LocAZu has outlined some realistic and helpful measures to make sure you keep yourself above the student debt blues and into a reliable stream of income:
- Get experience! This cannot emphasized enough. The economy is shifting, and employers aren’t willing to take as many risks as they once were. While it used to be enough to apply as a bright, bushy-tailed and eager student, these days employers want someone who has already been in the field a few years. Even when job postings boast ‘no experience required’, the market is so competitive that more often than not somebody with experience will have that edge to butt out the competitors. So obtain an internship, go on co-op, even volunteer while you are still in school. Companies are usually more eager to help active students (especially when it’s free), and the experience and competitive edge you will obtain is invaluable.
- Be resourceful: Ideally, don’t take on debt if you don’t need to. Be crafty in scoping out ways of keeping money in the bank whether it’s finding affordable housing or negotiating student deals wherever you go, from sushi-to-go to drop-in yoga classes. There are resources out there other than financial aid that can still be of major assistance in spending smart.
- Hone your skills: You have your degree, or perhaps you have a diploma in a skilled trade. Guess what? It’s not enough. Good news, the peripheral skills you develop can go a long way in filling the gap between degree and job. Regardless of your option, almost all employers are looking for a set of fundamental skills such as critical thinking and communication, says Carl Van Horn, director of the John J. Heldrich Center for Workforce Development at Rutgers University. Take time to familiarize yourself with Powerpoint and Excel, even if your degree is in music, or perhaps, especially if your degree is in music. Best news is this extra skill development doesn’t need to cost you a penny. With the likes of YouTube you can find tutorials on everything from how to tie a tie to how to give an effective presentation. Make yourself well-rounded, and you become a more valuable and marketable asset to any team.

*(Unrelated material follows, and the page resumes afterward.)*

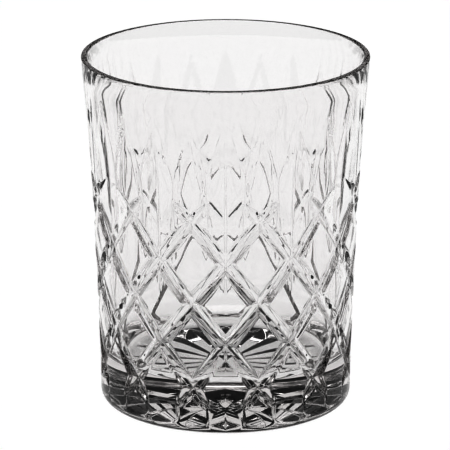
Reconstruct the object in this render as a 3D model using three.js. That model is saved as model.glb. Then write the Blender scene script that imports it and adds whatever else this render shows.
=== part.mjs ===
// A heavy cut-crystal whisky tumbler: one piece of glass, standing on its base.
// Millimetres, +Z up, the origin at the centre of the circle that it stands on.
import * as THREE from "three";

// ---- Driving dimensions ----
const HEIGHT = 98;
const BASE_RADIUS = 34.6; // of the outside, carried down to the table
const RIM_RADIUS = 39.4; // of the outside, carried up to the lip
const FLARE = 1.63; // how late the side flares: 1 is a straight cone
const LIP_WALL = 1.6; // across the lip
const LIP_EDGE = 0.4; // rounding of the lip's two edges
const FLOOR_HEIGHT = 13.6; // solid glass under the drink
const FLOOR_DISH = 0.8; // the floor's middle lies this much lower than its edge
const WELL_RADIUS = 31.2; // of the inside, carried down to the floor
const WELL_TOP_RADIUS = 37.2; // of the inside, carried up to the lip
const SHOULDER_DROP = 6; // the inside flares out to the lip over this height
const WELL_CORNER = 5.5; // fillet between the floor and the inside wall
const HEEL_RADIUS = 3.2; // fillet between the side and the foot
const FOOT_INNER_RADIUS = 29.4; // inside this the underside is hollowed
const FOOT_HOLLOW = 0.5; // height of the hollow in the middle

// ---- The cut pattern ----
const REPEATS = 12; // columns of diamonds round the glass
const ROW_HEIGHTS = [13.4, 25.8, 37.4, 49.2, 60.8]; // where the mitre cuts cross, from the lowest row up
const MITRE_DEPTH = 1.2; // of the diagonal cuts
const MITRE_STEP = 0.5; // the share of that depth that their steep edges take; a V section takes the rest
const MITRE_WALL = 0.2; // width of a steep edge, as a share of the cut's half width
const MITRE_HALF_WIDTH = 0.25; // as a share of the angle between two columns of crossings
const RUN_OUT = 0.5; // how far a mitre cut runs on past its last crossing, in rows
// The upright V cuts, one to each repeat: pairs of height and depth. They run out to a point under the lip.
const OLIVE_DEPTHS = [
  [40, 0],
  [49.2, 0.6],
  [57, 0.95],
  [68, 1.1],
  [76, 0.85],
  [84, 0.4],
  [90, 0],
];
const OLIVE_SLOPE = 0.2; // height over half width of the V section
const FLUTE_FLATNESS = 4; // 2 is a round section; more is flatter in the middle and steeper at the edges
// The tall leaf-shaped hollows, two to each repeat: height, depth, and half width as MITRE_HALF_WIDTH.
const FLUTE_SECTIONS = [
  [48, 0, 0.5],
  [58, 0.45, 0.5],
  [68, 0.5, 0.5],
  [78, 0.45, 0.32],
  [87, 0.2, 0.01],
  [88, 0, 0.01],
];

// ---- The star cut in the underside ----
const STAR_RAYS = 16;
const STAR_INNER_RADIUS = 1.2;
const STAR_OUTER_RADIUS = 29;
const STAR_DEPTH = 2.2;
const STAR_SLOPE = 0.4; // height over half width of the V section

// ---- How finely the surface is divided ----
const CELL = 4; // steps across a cell of the pattern, both ways
const SEGMENTS = 2 * REPEATS * CELL; // round the glass
const UPPER_STEPS = 7; // from the last crossing's run out to the lip
const CELL_ANGLE = Math.PI / REPEATS; // between two columns of crossings

const lerp = THREE.MathUtils.lerp;
const clamp = THREE.MathUtils.clamp;

// The outside without its cuts.
function sideRadius(z) {
  return lerp(BASE_RADIUS, RIM_RADIUS, Math.pow(z / HEIGHT, FLARE));
}

// Height on the side in rows of the pattern: a whole number at each row of crossings.
function rowAt(z) {
  const last = ROW_HEIGHTS.length - 1;
  let i = 0;
  while (i < last - 1 && z > ROW_HEIGHTS[i + 1]) i += 1;
  return i + (z - ROW_HEIGHTS[i]) / (ROW_HEIGHTS[i + 1] - ROW_HEIGHTS[i]);
}

// The height on the side of a row of the pattern: the way back from rowAt.
function heightAt(row) {
  const i = clamp(Math.floor(row), 0, ROW_HEIGHTS.length - 2);
  return lerp(ROW_HEIGHTS[i], ROW_HEIGHTS[i + 1], row - i);
}

// Distance from x to the nearest odd whole number.
function fromOdd(x) {
  return Math.abs(x - 1 - 2 * Math.round((x - 1) / 2));
}

// The value at z in a table whose rows start with a height: column 1, 2 and so on of the row.
function tableAt(table, z, column) {
  const next = table.findIndex((row) => row[0] > z);
  if (next === 0) return table[0][column];
  if (next < 0) return table[table.length - 1][column];
  const [low, high] = [table[next - 1], table[next]];
  return lerp(low[column], high[column], (z - low[0]) / (high[0] - low[0]));
}

// Depth of the diagonal mitre cuts. They run both ways through the crossings, where column + row is odd.
function mitreCut(column, row) {
  const last = ROW_HEIGHTS.length - 1;
  const past = Math.max(-row, row - last, 0); // rows past the last crossing
  const fade = clamp(1 - (past / RUN_OUT) ** 2, 0, 1);
  const off = Math.min(fromOdd(column + row), fromOdd(column - row)) / MITRE_HALF_WIDTH;
  const wall = clamp((fade - off) / MITRE_WALL, 0, 1);
  return MITRE_DEPTH * lerp(Math.max(fade - off, 0), wall, MITRE_STEP);
}

// Depth of the upright olive cuts. Their sides keep one slope, so they are as wide as they are deep.
function oliveCut(column, z) {
  const off = fromOdd(column + 1) * CELL_ANGLE * sideRadius(z);
  return Math.max(tableAt(OLIVE_DEPTHS, z, 1) - OLIVE_SLOPE * off, 0);
}

// Depth of the tall shallow hollows, over the even columns and over the odd ones.
function fluteCut(column, z) {
  const off = Math.min(fromOdd(column + 1), fromOdd(column)) / tableAt(FLUTE_SECTIONS, z, 2);
  return Math.max(tableAt(FLUTE_SECTIONS, z, 1) * (1 - off ** FLUTE_FLATNESS), 0);
}

function sideCut(angle, z) {
  const column = angle / CELL_ANGLE;
  return Math.max(mitreCut(column, rowAt(z)), oliveCut(column, z), fluteCut(column, z));
}

// Whether the nearest mitre cut climbs the same way as the angle grows.
function mitreClimbs(angle, z) {
  const column = angle / CELL_ANGLE;
  return fromOdd(column - rowAt(z)) < fromOdd(column + rowAt(z));
}

// Depth of the star cut: each ray is a V cut that is deepest half way along.
function starCut(angle, radius) {
  const spacing = (2 * Math.PI) / STAR_RAYS;
  const off = angle - spacing * Math.round(angle / spacing);
  const half = (STAR_OUTER_RADIUS - STAR_INNER_RADIUS) / 2;
  const along = (radius * Math.cos(off) - STAR_INNER_RADIUS) / half - 1;
  const depth = STAR_DEPTH * (1 - along * along) - STAR_SLOPE * Math.abs(radius * Math.sin(off));
  return Math.max(depth, 0);
}

// ---- The profile ----
// Rows of the surface run from the middle of the underside round to the middle of the floor.
// Each row's at gives a point's radius and height at an angle round the glass, with the cuts taken off.
function underside() {
  const radii = [1.2, 4, 9, 15.7, 22, 26, STAR_OUTER_RADIUS, FOOT_INNER_RADIUS];
  return radii.map((r) => ({
    at: (angle) => {
      const hollow = FOOT_HOLLOW * (1 - (r / FOOT_INNER_RADIUS) ** 2);
      return [r, hollow + starCut(angle, r)];
    },
  }));
}

function heel() {
  const steps = 4;
  const centre = sideRadius(HEEL_RADIUS) - HEEL_RADIUS;
  return Array.from({ length: steps + 1 }, (_, i) => {
    const turn = ((i / steps) * Math.PI) / 2;
    const r = centre + HEEL_RADIUS * Math.sin(turn);
    const z = HEEL_RADIUS * (1 - Math.cos(turn));
    return { at: () => [r, z] };
  });
}

function side() {
  const last = ROW_HEIGHTS.length - 1;
  const heights = [];
  for (let step = -RUN_OUT * CELL; step <= (last + RUN_OUT) * CELL; step += 1) {
    heights.push(heightAt(step / CELL));
  }
  for (let step = 1; step <= UPPER_STEPS; step += 1) {
    heights.push(lerp(heightAt(last + RUN_OUT), HEIGHT - LIP_EDGE, step / (UPPER_STEPS + 1)));
  }
  return heights.map((z) => ({
    z,
    at: (angle) => [sideRadius(z) - sideCut(angle, z), z],
  }));
}

function lip() {
  const outer = RIM_RADIUS - LIP_EDGE;
  const inner = RIM_RADIUS - LIP_WALL + LIP_EDGE;
  const eighth = Math.PI / 4;
  const points = [
    [outer, 0],
    [outer, eighth],
    [outer, 2 * eighth],
    [inner, 2 * eighth],
    [inner, 3 * eighth],
    [inner, 4 * eighth],
  ];
  return points.map(([centre, turn]) => {
    const r = centre + LIP_EDGE * Math.cos(turn);
    const z = HEIGHT - LIP_EDGE + LIP_EDGE * Math.sin(turn);
    return { at: () => [r, z] };
  });
}

function inside() {
  const rows = [];
  const top = HEIGHT - LIP_EDGE;
  const low = FLOOR_HEIGHT + WELL_CORNER;
  const flare = RIM_RADIUS - LIP_WALL - WELL_TOP_RADIUS;
  const wallDrops = [1.5, 3, 4.5, SHOULDER_DROP, 32, 56, top - low]; // below the lip
  for (const drop of wallDrops) {
    const straight = lerp(WELL_TOP_RADIUS, WELL_RADIUS, drop / (top - low));
    const ease = Math.min(drop / SHOULDER_DROP, 1);
    rows.push([straight + flare * (1 - ease) ** 2, top - drop]);
  }
  const cornerSteps = 4;
  for (let i = 1; i <= cornerSteps; i += 1) {
    const turn = ((i / cornerSteps) * Math.PI) / 2;
    rows.push([
      WELL_RADIUS - WELL_CORNER * (1 - Math.cos(turn)),
      low - WELL_CORNER * Math.sin(turn),
    ]);
  }
  const edge = WELL_RADIUS - WELL_CORNER;
  for (const share of [0.75, 0.5, 0.25]) {
    rows.push([edge * share, FLOOR_HEIGHT - FLOOR_DISH * (1 - share * share)]);
  }
  return rows.map(([r, z]) => ({ at: () => [r, z] }));
}

// ---- The closed surface ----
function tumblerGeometry() {
  const rows = [...underside(), ...heel(), ...side(), ...lip(), ...inside()];
  const positions = [];
  for (const row of rows) {
    for (let s = 0; s < SEGMENTS; s += 1) {
      const angle = (s / SEGMENTS) * 2 * Math.PI;
      const [r, z] = row.at(angle);
      positions.push(r * Math.sin(angle), -r * Math.cos(angle), z);
    }
  }
  const undersideMiddle = positions.length / 3;
  positions.push(0, 0, FOOT_HOLLOW);
  const floorMiddle = undersideMiddle + 1;
  positions.push(0, 0, FLOOR_HEIGHT - FLOOR_DISH);

  const index = [];
  const point = (row, s) => row * SEGMENTS + (s % SEGMENTS);
  for (let row = 0; row + 1 < rows.length; row += 1) {
    for (let s = 0; s < SEGMENTS; s += 1) {
      const a = point(row, s);
      const b = point(row, s + 1);
      const c = point(row + 1, s + 1);
      const d = point(row + 1, s);
      const middle = ((s + 0.5) / SEGMENTS) * 2 * Math.PI;
      // The edge across a face of the cut band runs along the nearest cut.
      const [low, high] = [rows[row].z, rows[row + 1].z];
      const climbs = low && high && mitreClimbs(middle, (low + high) / 2);
      if (climbs) index.push(a, b, c, a, c, d);
      else index.push(a, b, d, b, c, d);
    }
  }
  for (let s = 0; s < SEGMENTS; s += 1) {
    index.push(undersideMiddle, point(0, s + 1), point(0, s));
    index.push(floorMiddle, point(rows.length - 1, s), point(rows.length - 1, s + 1));
  }
  const geometry = new THREE.BufferGeometry();
  geometry.setAttribute("position", new THREE.Float32BufferAttribute(positions, 3));
  geometry.setIndex(index);
  geometry.computeVertexNormals();
  return geometry;
}

const crystal = new THREE.MeshStandardMaterial({
  color: 0xf2f5f6,
  roughness: 0.02,
  metalness: 0,
  transparent: true,
  opacity: 0.35,
});

const tumbler = new THREE.Mesh(tumblerGeometry(), crystal);
tumbler.name = "tumbler";

const part = new THREE.Group();
part.add(tumbler);
export default part;
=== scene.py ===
"""A heavy cut-crystal whisky tumbler on a pale table, for Blender 4.5."""

import math

import bpy
import numpy as np
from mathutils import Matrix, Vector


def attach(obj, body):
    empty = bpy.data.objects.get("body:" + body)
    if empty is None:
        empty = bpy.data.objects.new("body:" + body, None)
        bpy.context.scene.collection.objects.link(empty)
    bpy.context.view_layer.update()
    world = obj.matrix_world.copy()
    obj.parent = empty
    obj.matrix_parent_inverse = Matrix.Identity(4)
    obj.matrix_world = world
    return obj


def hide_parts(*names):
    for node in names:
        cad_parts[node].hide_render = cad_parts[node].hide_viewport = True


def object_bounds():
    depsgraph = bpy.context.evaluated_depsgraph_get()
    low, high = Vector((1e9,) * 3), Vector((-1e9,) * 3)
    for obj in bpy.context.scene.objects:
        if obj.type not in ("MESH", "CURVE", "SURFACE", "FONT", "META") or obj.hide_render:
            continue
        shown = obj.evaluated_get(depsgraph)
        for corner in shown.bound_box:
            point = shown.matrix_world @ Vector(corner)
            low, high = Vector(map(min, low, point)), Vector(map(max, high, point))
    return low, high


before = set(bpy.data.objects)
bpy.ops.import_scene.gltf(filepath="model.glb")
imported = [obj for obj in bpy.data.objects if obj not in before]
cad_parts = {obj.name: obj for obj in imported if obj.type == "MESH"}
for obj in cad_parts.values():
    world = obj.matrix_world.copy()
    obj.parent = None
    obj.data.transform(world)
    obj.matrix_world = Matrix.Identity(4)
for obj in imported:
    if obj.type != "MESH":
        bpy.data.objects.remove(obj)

cad_low, cad_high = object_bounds()
MM = 0.001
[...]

- Apply for bursaries you don’t believe you are qualified for: This seems counter-intuitive. Of course, apply for bursaries and scholarships you do qualify for, but don’t limit yourself to that. There is money out there and people who want to help students financially, often times it’s the recipients that are lacking! According to Kam Holland, director of awards and financial aid at the University of Winnipeg, students simply overlook grants and financial assistance that is available to them. At York University, when a $45,000 scholarship was posted recently, out of 50,000 students only 5 had applied. Acknowledge that it takes time and effort to apply, sometimes up to 12 hours per application. The requirements, whether they are official transcripts or letters of recommendation, are enough of a factor to deter many students from applying. Don’t let that be you. Instead, put the hours in, the odds are in your favour.